2. Were they still okay to eat? We didn't want to chance it and we threw them out and I'm just sick about it.
3. Does anyone know why they slimed and if it is normal? 

Again, I've spent about 2 hours researching this to no avail. I can't find any info on clams and slime. 

Thank you for any help you can give!


----------



## kenworth (Feb 12, 2011)

Is there a US or state sponsored seafood board you can get ahold of? 

IMHO I would think if it is caught in your state then they should have some info. 

Did you search the Food Network, and the likes? 

Sorry about your clams, all your hard work for naught.

Hope you get some answers, and let us know what you find out to educate the rest of us, please.

BTW, how were you going to preserve them, out of curiosity?


----------



## stamphappy (Jul 29, 2010)

This happened last night Ken and I couldn't get ahold of the state on a Sunday night...I did try their website to no avail. I did search several foodie websites and did searches in many different ways. I've also sent out an email to all my Washington friends hoping someone can tell me about the slime. 

And YES, it was hard work!

I was going to freeze them in their juice for use this winter in clam chowder. I didn't really have enough to do a proper canning job.


----------



## Island of Blueb (Sep 20, 2005)

You can just split the stomach bag open and scrape out the soft stuff. 

I always keep them in seawater but not longer than a day. This is just until I have time to take care of them. Not the "cleaning themselves out" issue.

I have never had them live in faucet water.

HTH, JMHO.


----------



## BillHoo (Mar 16, 2005)

OK.

Right, of the bat, I read you used WARM TAP WATER.

Let's look at how your tap water gets warm.

Cold water enters your WATER HEATER, and it gets heated by gas, electric, whatever. The water boils. Those bubble you see when you boil water, is the oxygen and other dissolves gasses that were in solution. The heat makes the oxygen and gasses expand and they bubble out.

The water then runs up your plumbing to your sink tap. It cools down a bit, but you have it warm to help disolve the salt.

Now you have dead, water with no oxygen content saturated with kosher salt.

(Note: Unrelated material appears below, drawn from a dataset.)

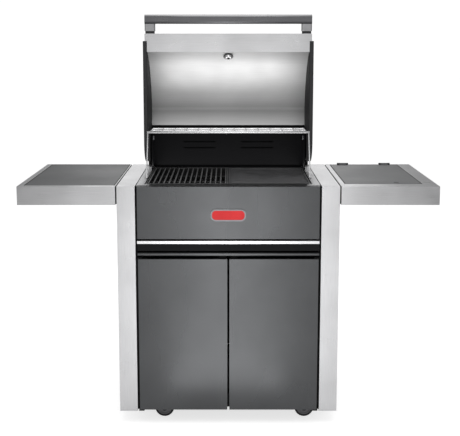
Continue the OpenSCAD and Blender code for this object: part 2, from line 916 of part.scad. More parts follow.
module rear_hood_panel() {
    panel_front = wing_y[1] - wall_t;
    color(black) difference() {
        union() {
            span([-wing_x[1], wing_x[1]], [panel_front, wing_y[1]], [rim_z[1], panel_top]);
            span([-flange_half_w, flange_half_w], [panel_front, wing_y[1]], [box_z[1], rim_z[1]]);
            both_sides() along_x(wing_x) polygon([[wing_y[0], rim_z[1]], [panel_front, rim_z[1]],
                [panel_front, wing_top], [wing_y[0] + wing_slope[0], wing_top],
                [wing_y[0], wing_top - wing_slope[1]]]);
        }
        both_sides() for (z = slot_z)
            span([slot_x - slot_w / 2, slot_x + slot_w / 2], [panel_front - cut, wing_y[1] + cut],
                [z - slot_half_h, z + slot_half_h]);
        rod_x([-wing_x[1] - cut, wing_x[1] + cut], pivot[0], pivot[1], pivot_r + fit);
    }
}

lip_half_w = 339;
lip_y = [hood_front - 30, hood_front];
lip_h = 44;
spacer_d = 10;
bracket_d = 29;
bracket_x = [297, lip_half_w];
grip_z = hood_z + 20;
bracket_y = [lip_y[0] - spacer_d - bracket_d, lip_y[0] - spacer_d];

module hood_front_rail() {
    color(stainless) opened() difference() {
        span([-lip_half_w, lip_half_w], lip_y, [hood_z, hood_z + lip_h]);
        span([-lip_half_w + sheet, lip_half_w - sheet], [lip_y[0] + sheet, lip_y[1] + cut],
            [hood_z + sheet, hood_z + lip_h - sheet]);
    }
}

bracket_h = 30;
bracket_corner_r = 5;
spacer_inset = 5;
grip_corner_r = 9;
grip_wall = 2;

module handle_brackets() {
    mid_x = (bracket_x[0] + bracket_x[1]) / 2;
    width = bracket_x[1] - bracket_x[0];
    opened() both_sides() {
        color(alloy) along_y(bracket_y) translate([mid_x, grip_z])
            rounded(width, bracket_h, bracket_corner_r);
        color(black) along_y([lip_y[0] - spacer_d, lip_y[0]]) translate([mid_x, grip_z])
            rounded(width - spacer_inset, bracket_h - spacer_inset - 1, bracket_corner_r);
    }
}

module handle_bar() {
    middle = [bracket_y[0] - handle_d / 2, grip_z];
    color(stainless) opened() {
        along_x([-lip_half_w + grip_wall, lip_half_w - grip_wall]) translate(middle) difference() {
            rounded(handle_d, handle_h, grip_corner_r);
            rounded(handle_d - 2 * grip_wall, handle_h - 2 * grip_wall, grip_corner_r - grip_wall);
        }
        both_sides() along_x([lip_half_w - grip_wall, lip_half_w]) translate(middle)
            rounded(handle_d, handle_h, grip_corner_r);
    }
}

bezel_r = 30;
bezel_w = 3;
bezel_z = [0.8, 12.8];
dial_z = 4;
glass_z = [10, 11.5];
probe_z = -64;
washer_z = -54;
washer_r = 20;
washer_t = 2;
nut_r = 10;
nut_h = 6;
needle_pin_r = 1.5;
needle_z = 5.5;
needle_rest = 125;

module probe_bore() {
    translate([0, 0, probe_z]) cylinder(h = bezel_z[0] - probe_z, r = gauge_stem_r);
}

module thermometer() {
    at_gauge() {
        color(stainless) {
            difference() {
                translate([0, 0, bezel_z[0]]) cylinder(h = bezel_z[1] - bezel_z[0], r = bezel_r);
                translate([0, 0, dial_z]) cylinder(h = bezel_z[1], r = bezel_r - bezel_w);
            }
            translate([0, 0, probe_z]) cylinder(h = bezel_z[0] + 0.2 - probe_z, r = gauge_stem_r);
            translate([0, 0, dial_z - 1]) cylinder(h = 5, r = needle_pin_r);
        }
        color(alloy) difference() {
            union() {
                translate([0, 0, washer_z]) cylinder(h = washer_t, r = washer_r);
                translate([0, 0, washer_z - nut_h]) cylinder(h = nut_h, r = nut_r, $fn = 6);
            }
            probe_bore();
        }
        color(clear) translate([0, 0, glass_z[0]])
            cylinder(h = glass_z[1] - glass_z[0], r = bezel_r - bezel_w);
    }
}

needle_boss_r = 4;
needle_w = 2;
needle_len = 22;

module thermometer_needle() {
    color(red) at_gauge() translate([0, 0, needle_z]) rotate(needle_rest) difference() {
        union() {
            cylinder(h = 2, r = needle_boss_r);
            translate([-needle_w / 2, 0, 0]) cube([needle_w, needle_len, 1]);
        }
        cylinder(h = needle_len, r = needle_pin_r + fit, center = true);
    }
}

// ---- Shelves ----

top_t = 6;
panel_seat = 4;
ledge_w = 8;
left_opening_x = [shelf_in + 4, shelf_out - left_border];
left_opening_y = [front + left_front_border, back - 5];
lid_opening_x = [shelf_in + right_inner_border, shelf_out - right_border];
lid_opening_y = [front + right_front_border, back - 11];

module shelf_frame(x, y) {
    difference() {
        span([shelf_in, shelf_out], [front, back], [shelf_z, deck_z]);
        span([shelf_in + sheet, shelf_out - sheet], [front + sheet, back - sheet],
            [shelf_z - cut, deck_z - top_t]);
        span(x, y, [deck_z - panel_seat, deck_z + cut]);
        span([x[0] + ledge_w, x[1] - ledge_w], [y[0] + ledge_w, y[1] - ledge_w],
            [deck_z - top_t - cut, deck_z]);
    }
}

module shelf_frame_left() {
    color(stainless) mirror([1, 0, 0]) shelf_frame(left_opening_x, left_opening_y);
}

module shelf_frame_right() {
    color(stainless) difference() {
        shelf_frame(lid_opening_x, lid_opening_y);
        rod_x([shelf_in - cut, shelf_in + sheet + cut], tube_y, tube_z, tube_hole_r);
    }
}

module shelf_insert_left() {
    gap = 1;
    color(graphite) mirror([1, 0, 0])
        span([left_opening_x[0] + gap, left_opening_x[1] - gap],
            [left_opening_y[0] + gap, left_opening_y[1] - gap],
            [deck_z - panel_seat, deck_z - 1]);
}

bracket_inset = 10;
bracket_z = [shelf_z + 2, deck_z - 3];

module shelf_brackets() {
    color(black) difference() {
        both_sides() span([post_out, shelf_in], [front + bracket_inset, back - bracket_inset], bracket_z);
        rod_x([post_out - cut, shelf_in + cut], tube_y, tube_z, tube_hole_r);
    }
}

// ---- Side burner ----

lid_gap = 1;
lid_t = 3.5;
lid_z = [deck_z - panel_seat + 0.3, deck_z - panel_seat + 0.3 + lid_t];
lid_axis = [lid_opening_y[1] + 3, lid_z[1] + 4];
lid_pin_r = 1.5;
lid_hinge_x = [490, 674];
lid_barrel_w = 30;
lid_barrel_r = 3.5;
lid_strap = 10;
lid_pocket = 12;
lid_pocket_h = 2;
strap_z = [deck_z + 0.4, lid_z[1] + 3];
finger_at = [652, -188];
finger_half = [9, 5];
finger_rim = 4;

module side_burner_lid() {
    x = [lid_opening_x[0] + lid_gap, lid_opening_x[1] - lid_gap];
    y = [lid_opening_y[0] + lid_gap, lid_opening_y[1] - lid_gap];
    hole_x = [finger_at.x - finger_half.x, finger_at.x + finger_half.x];
    hole_y = [finger_at.y - finger_half.y, finger_at.y + finger_half.y];
    color(graphite) difference() {
        union() {
            difference() {
                span(x, y, lid_z);
                span([x[0] + lid_pocket, x[1] - lid_pocket], [y[0] + lid_pocket, y[1] - lid_pocket],
                    [lid_z[0] - cut, lid_z[0] + lid_pocket_h]);
            }
            for (hx = lid_hinge_x) {
                barrel_x = [hx, hx + lid_barrel_w];
                rod_x(barrel_x, lid_axis[0], lid_axis[1], lid_barrel_r);
                span(barrel_x, [y[1] - lid_strap, lid_axis[0]], strap_z);
                span(barrel_x, [y[1] - lid_strap, y[1]], [lid_z[1], strap_z[0]]);
            }
            span([hole_x[0] - finger_rim, hole_x[1] + finger_rim],
                [hole_y[0] - finger_rim + 1, hole_y[1] + finger_rim - 1], lid_z);
        }
        for (hx = lid_hinge_x)
            rod_x([hx - cut, hx + lid_barrel_w + cut], lid_axis[0], lid_axis[1], lid_pin_r + fit);
        span(hole_x, hole_y, [lid_z[0] - cut, lid_z[1] + cut]);
    }
}

hinge_block_w = 9;
hinge_block_gap = 0.5;
hinge_block_y = [lid_axis[0] - 2.9, back - 2];

module side_lid_hinges() {
    reach = hinge_block_gap + hinge_block_w;
    color(black) for (hx = lid_hinge_x) {
        rod_x([hx - reach, hx + lid_barrel_w + reach], lid_axis[0], lid_axis[1], lid_pin_r);
        for (x = [hx - reach, hx + lid_barrel_w + hinge_block_gap])
            span([x, x + hinge_block_w], hinge_block_y, [deck_z, lid_axis[1] + 3]);
    }
}

dish_r = 100;
dish_t = 1.5;
dish_hole_r = 20;
dish_z = shelf_z + 21;
dish_rim_z = deck_z - top_t;
dish_margin = 3;

module side_burner_bowl() {
    at = side_burner_at;
    color(stainless) difference() {
        union() {
            span([lid_opening_x[0] + dish_margin, lid_opening_x[1] - dish_margin],
                [lid_opening_y[0] + dish_margin, lid_opening_y[1] - dish_margin],
                [dish_rim_z - dish_t, dish_rim_z]);
            rod_z(at.x, at.y, [dish_z, dish_rim_z], dish_r);
        }
        rod_z(at.x, at.y, [dish_z + dish_t, dish_rim_z + cut], dish_r - dish_t);
        rod_z(at.x, at.y, [dish_z - cut, dish_z + 2 * dish_t], dish_hole_r);
    }
}

ring_base_r = 40;
ring_neck_r = 30;
ring_cap_r = 36;
ring_z = [dish_z + 17, dish_z + 20, dish_z + 26];
jet_r = 18;
grid_z = [deck_z - 18, deck_z - 9];
grid_ring_r = [70, 76];
grid_arm_x = [22, 71, 75, 90];
grid_arm_half = 3;
grid_leg_x = 84;

module side_burner() {
    floor_z = dish_z + dish_t;
    color(dark_iron) translate([side_burner_at.x, side_burner_at.y, 0]) {
        rod_z(0, 0, [tube_z - tube_r - 1, floor_z], jet_r);
        rod_z(0, 0, [floor_z, ring_z[0]], ring_base_r);
        rod_z(0, 0, [ring_z[0], ring_z[1]], ring_neck_r);
        rod_z(0, 0, [ring_z[1], ring_z[2]], ring_cap_r);
        // The pan support: a ring on four arms with legs
        difference() {
            rod_z(0, 0, grid_z, grid_ring_r[1]);
            rod_z(0, 0, [grid_z[0] - cut, grid_z[1] + cut], grid_ring_r[0]);
        }
        for (a = [0 : 90 : 270]) rotate(a) {
            arm_y = [-grid_arm_half, grid_arm_half];
            span([grid_arm_x[0], grid_arm_x[1]], arm_y, grid_z);
            span([grid_arm_x[2], grid_arm_x[3]], arm_y, grid_z);
            span([grid_leg_x, grid_arm_x[3]], arm_y, [floor_z, grid_z[0]]);
        }
    }
}

side_leg_left();
side_leg_right();
cabinet_sides();
cabinet_base();
cabinet_back();
header_rail();
heat_shield();
door_hinges();
door_catches();
door_left();
door_right();
caster_plates();
caster_fork(-1, -1);  // caster_fork_fl
caster_fork(1, -1);  // caster_fork_fr
caster_fork(-1, 1);  // caster_fork_rl
caster_fork(1, 1);  // caster_fork_rr
caster_wheel(-1, -1);  // caster_wheel_fl
caster_wheel(1, -1);  // caster_wheel_fr
caster_wheel(-1, 1);  // caster_wheel_rl
caster_wheel(1, 1);  // caster_wheel_rr
firebox();
rear_hood_panel();
cooktop_rims();
burners();
flame_tamers();
grill_plate();
hotplate();
warming_rack();
gas_manifold();
gas_valves();
control_panel();
knob(knob_x[0]);  // knob_1
knob(knob_x[1]);  // knob_2
knob(knob_x[2]);  // knob_3
knob(knob_x[3]);  // knob_4
knob(knob_x[4]);  // knob_side
igniter_button();
fascia_cover();
badge();
cover_hinges();
drip_tray();
tray_pull();
tray_runners();
hood_skin();
hood_liner();
hood_caps();
hood_front_rail();
handle_bar();
handle_brackets();
thermometer();
thermometer_needle();
hood_pivots();
shelf_frame_left();
shelf_frame_right();
shelf_insert_left();
shelf_brackets();
side_burner_lid();
side_lid_hinges();
side_burner_bowl();
side_burner();
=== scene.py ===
"""Looks for the gas barbecue: materials, fine pieces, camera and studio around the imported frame."""

import json
import math

import bmesh
import bpy
from mathutils import Matrix, Vector


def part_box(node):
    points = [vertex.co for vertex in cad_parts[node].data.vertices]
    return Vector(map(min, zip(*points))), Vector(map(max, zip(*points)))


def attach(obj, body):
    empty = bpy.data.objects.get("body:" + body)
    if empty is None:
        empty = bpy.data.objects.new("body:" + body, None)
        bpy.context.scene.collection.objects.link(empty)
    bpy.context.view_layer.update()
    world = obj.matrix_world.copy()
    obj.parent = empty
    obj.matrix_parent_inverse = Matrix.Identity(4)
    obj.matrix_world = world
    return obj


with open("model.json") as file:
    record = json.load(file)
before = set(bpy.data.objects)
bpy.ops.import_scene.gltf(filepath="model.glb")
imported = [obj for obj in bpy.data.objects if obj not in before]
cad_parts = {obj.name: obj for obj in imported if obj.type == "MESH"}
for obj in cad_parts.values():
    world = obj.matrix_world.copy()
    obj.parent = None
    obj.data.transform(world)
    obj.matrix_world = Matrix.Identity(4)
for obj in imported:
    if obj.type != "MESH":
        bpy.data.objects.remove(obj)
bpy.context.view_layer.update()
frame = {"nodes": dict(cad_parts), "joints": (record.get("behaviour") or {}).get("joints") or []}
MM = 0.001


# ---- Materials ----

NOISE_ROUGHNESS = 0.55
# How far a rounded normal agrees with the true one: at a fully worn edge, and on a flat face.
WORN_EDGE = 0.8
FLAT_FACE = 0.985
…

Basically, you suffocated the clams and killed them.

Next time, just used cold tap water and stir in the salt.

It was probably a good idea to toss dead clams and not eat them.

The slimes was probably a release of bodily fluids at death.

Some folks aerate water before using in aquariums. That could help too.


----------



## KIT.S (Oct 8, 2008)

In our experience, clams are slimy. Think of slugs with shells (if that doesn't make you not want to eat them). When we let them sit in clean ocean water to "clean out" and to wait for us to get home and process them, they will slime. We just wash it off, no problem.
I'm usually lazy: after being out on the water all day with several children, my mom and my kids, I just stick the clams & mussels in the freezer whole in their shells. I don't have to force the shells open when they thaw, and can clean them at that time. People eat the stomach contents in small clams, oysters and mussels anyway, so freezing it has never bothered us. 
My daughter came up with the idea of smoked clams: putting whole, live clams in the smoker, then making them into soup, canning or freezing when they open and get that nice smokey flavor. With hot smoking they'd be fully cooked.
Kit


----------



## 7thswan (Nov 18, 2008)

If I remember right, Mom's Lobsters didn't fare well in the bathtub with city water. But... we got to play with them for awhile.


----------



## stamphappy (Jul 29, 2010)

Okay, so the concensus was that I killed them with the tap water. They slimed up but that is not necessarily bad. It's easiest to freeze first then shuck when time allows but smoking live is great. I can get more meat by scraping the stomachs. And watch little fingers if letting the kids play in the bathtub with them.  

Thank you everyone! We'll try again this weekend!!


----------